President Barack Obama said over the weekend that he wants Congress to grant him the “authorization” to do what he feels he already has the “authority” to do: take military action against Syria.
This linguistic self-contradiction, highlighted by my National Review colleague Matthew Franck, is symptomatic of a widespread confusion about the president’s war powers. It is also a reversal of candidate Obama’s 2007 view that the Constitution lets the president initiate a military attack only to stop “an actual or imminent threat to the nation.” Nobody believes that the Syrian regime is such a threat.
Arguments about the limits of the president’s powers often get sidetracked by the War Powers Act, which requires the president to get congressional approval for military action within 60 days of taking it. No president has acknowledged that statute, passed over President Richard Nixon’s veto, as constitutional. That act gives the president both more and less power than the Constitution does. It subjects him to a congressional veto even if he is exercising his duties as commander in chief to respond to an imminent threat. At the same time it implicitly allows him to engage in temporary military actions even if he isn’t responding to a threat to the country and has no congressional authorization.
The Constitution trumps any statute. The question is whether its grant to Congress of the power to “declare war” means that Congress has to authorize discretionary military action -- that is, action that is not a response to a past or impending attack on Americans -- before the president can act. It would be foolish to read the constitutional text to mean that Congress has to use the words “declare war” to make military action legitimate: The Constitution itself nowhere says anything to that effect.
The arguments that the president need not get congressional approval, however that approval is worded, have always struck me as sophistry: attempts to narrow the meaning of “declare” or “war” beyond any plausible construction. ("If it’s not World War II, it’s not really a war …") Franck points out that Alexander Hamilton, the Founding Father who took the most expansive view of presidential power, thought congressional approval was necessary. “I am not ready to say that [the president] has any other power than merely … to repel force by force,” he wrote in 1798, and to go further “requires the sanction of that Department which is to declare or make war.”
Or look at Federalist 69, in which Hamilton tries to build support for ratifying the Constitution by assuaging fears that the executive it creates would be too powerful. His power, he writes, will be “in substance much inferior” to that of the British king: “It would amount to nothing more than the supreme command and direction of the military and naval forces, as first General and admiral of the Confederacy; while that of the British king extends to the declaring of war and to the raising and regulating of fleets and armies -- all which, by the Constitution under consideration, would appertain to the legislature.”

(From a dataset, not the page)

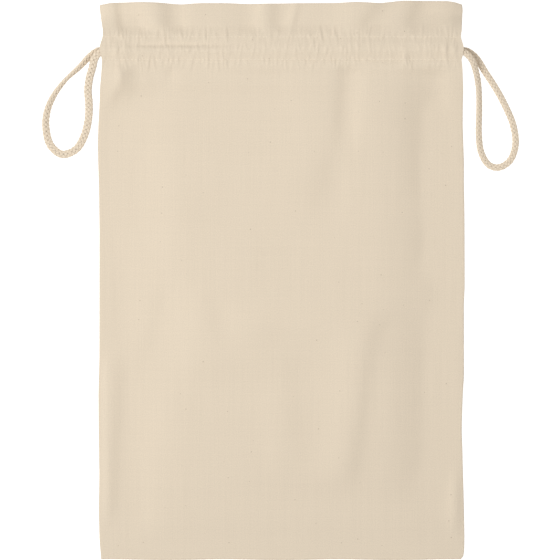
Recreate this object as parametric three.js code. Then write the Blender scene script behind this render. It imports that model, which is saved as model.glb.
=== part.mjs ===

Hamilton went on to say that the governors of New Hampshire and Massachusetts may well have more power over their militias. An artful proponent of broad presidential war powers could try to twist that passage, I suppose: Obama would just be “directing” the military to act in Syria, and “declaring” war doesn’t really mean what we think it means.
But the most natural reading of the evidence is that it’s Congress that moves us from a state of peace to a state of war. If Congress votes against a strike on Syria and the president acts anyway, he will be violating his oath of office.